Элла Панеях: Наша драгоценная власть параноидально боится выпустить из рук хоть какие-то средства насилия. Новый закон «О полиции» устроен таким образом, что не только у общественности, а это прекраснодушное мечтание – чтобы общественность контролировала полицию, но и у гражданских властей в самой этой драгоценной вертикали нет вообще никаких легальных рычагов контроля. Когда были истории с «приморскими партизанами», ко мне, как к эксперту, обратилась администрация одного из субъектов Федерации с вопросом: «Не может ли ваш институт придумать для нас, что мы можем сделать с милицейским беспределом?». На территории субъекта Федерации, не деревни. Губернатор – большой человек. Мы сидели, долго думали и сказали: «Ребята, ничего. У вас по новому закону вообще нет рычагов призвать этих ребят к порядку».

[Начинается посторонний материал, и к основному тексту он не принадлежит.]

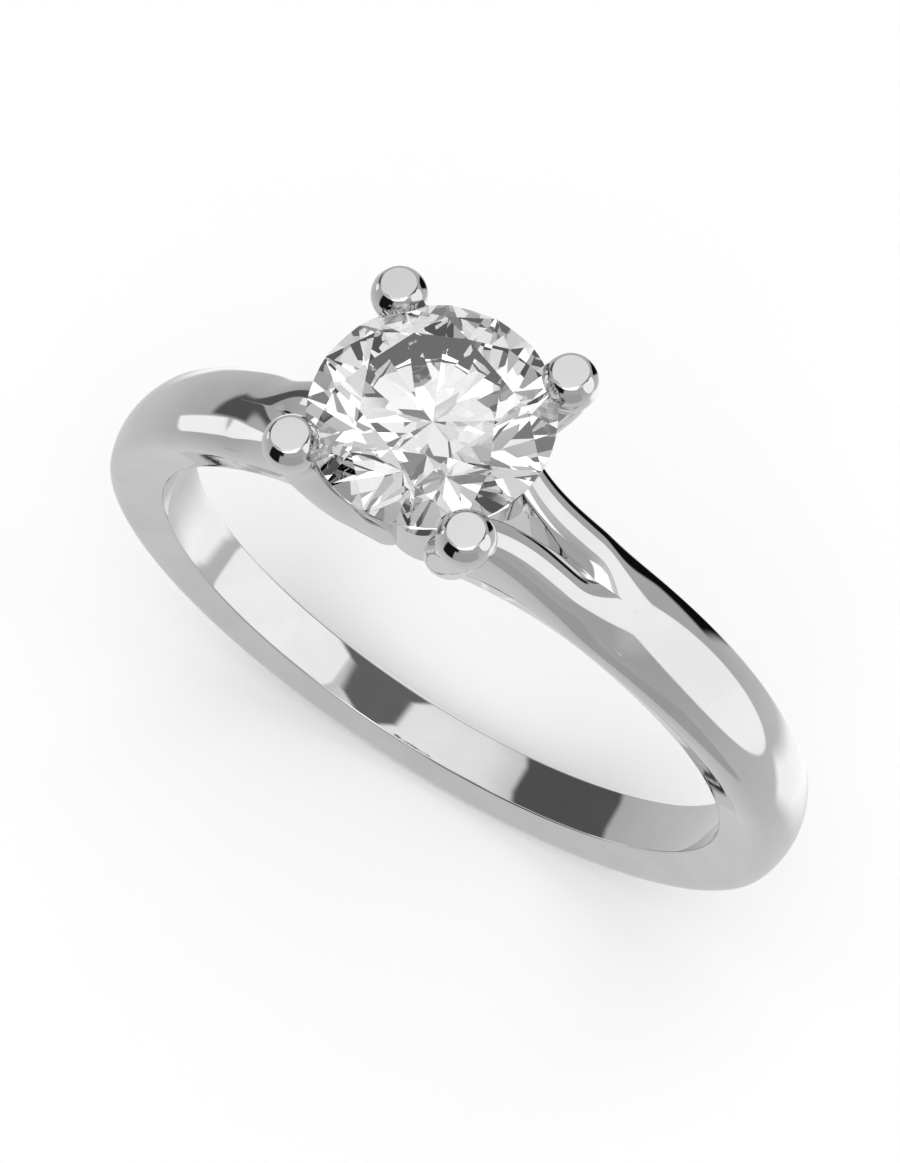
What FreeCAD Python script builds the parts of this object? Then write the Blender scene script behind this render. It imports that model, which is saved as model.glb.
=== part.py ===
import FreeCAD, Part
import math
import os
import Sketcher
from FreeCAD import Placement, Rotation, Vector

# Four-claw solitaire ring with forked shoulders.
# The finger hole runs along Y through the origin, +Z points to the stone and +X runs
# across the head. Lengths are millimetres and angles are degrees.

SIZES = {
    "bore_radius": 8.75,
    "outer_radius": 10.57,
    "band_flat_width": 1.54,
    "band_full_width": 2.40,
    "bore_edge_round": 0.06,
    "band_corner_round": 0.45,
    "band_crown_round": 2.20,
    "hoop_angle": 300,
    "arm_start_angle": 30,
    "arm_end_angle": 6.5,
    "arm_rise": 1.15,
    "arm_rise_power": 2.0,
    "arm_split_start": 0.50,
    "arm_steady_gap": 0.48,
    "arm_final_gap": 0.42,
    "arm_end_side": 1.60,
    "arm_end_foot": 1.05,
    "arm_valley_share": 0.45,
    "arm_ridge_offset": 0.58,
    "arm_ridge_spread": 0.55,
    "arm_crown_share": 0.40,
    "arm_crown_round": 0.75,
    "arm_wall_rise": 0.25,
    "collet_outer_radius": 1.20,
    "collet_hole_radius": 0.60,
    "collet_top": 10.60,
    "collet_arch_radius": 0.85,
    "collet_arch_height": 10.90,
    "claw_bead_radius": 0.60,
    "claw_flat_latitude": 50.2,
    "claw_top_across": 2.00,
    "claw_top_deep": 2.00,
    "claw_top_height": 13.44,
    "claw_top_radius": 0.53,
    "claw_neck_across": 1.90,
    "claw_neck_deep": 1.94,
    "claw_neck_height": 12.80,
    "claw_neck_radius": 0.51,
    "claw_waist_across": 1.39,
    "claw_waist_deep": 1.72,
    "claw_waist_height": 11.50,
    "claw_waist_radius": 0.50,
    "claw_hip_across": 1.13,
    "claw_hip_deep": 1.22,
    "claw_hip_height": 10.00,
    "claw_hip_radius": 0.51,
    "claw_foot_across": 0.60,
    "claw_foot_deep": 0.52,
    "claw_foot_height": 8.20,
    "claw_foot_radius": 0.56,
    "stone_radius": 2.50,
    "stone_middle": 13.40,
    "stone_girdle": 0.14,
    "stone_table_radius": 1.42,
    "stone_crown_angle": 34.5,
    "stone_pavilion_angle": 40.8,
    "stone_star_share": 0.50,
    "stone_lower_share": 0.77,
}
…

Юрий Новолодский: Когда я глядел на эту совершенно слабовольную реформу милиции (полиции), я вдруг наткнулся на мысль: так у них нет возможностей сделать что-то так, чтобы не понравилось милиции (полиции). Представьте себе гипотетически ситуацию, когда нынешняя власть вдруг рухнет, а причин может быть сколько угодно. Во всяком случае, мы, ответственные члены общества, должны об этом задуматься. К кому перейдет власть? При отсутствии политических партий, нет ни одной партии. Есть политическая секта под названием «Единая Россия». Отвечаю: она перейдет к полиции. На всей территории России есть структурированные подразделения полиции, они вооружены, у них есть войсковые подразделения, у них есть отряды спецназначения, у них есть даже участковые на две самые отдаленные деревни. Это уже заранее организованная система осуществления политической власти на всякий случай со всеми атрибутами, которые должны быть у власти. И вооруженная идеологией власти на территории России – страх и насилие.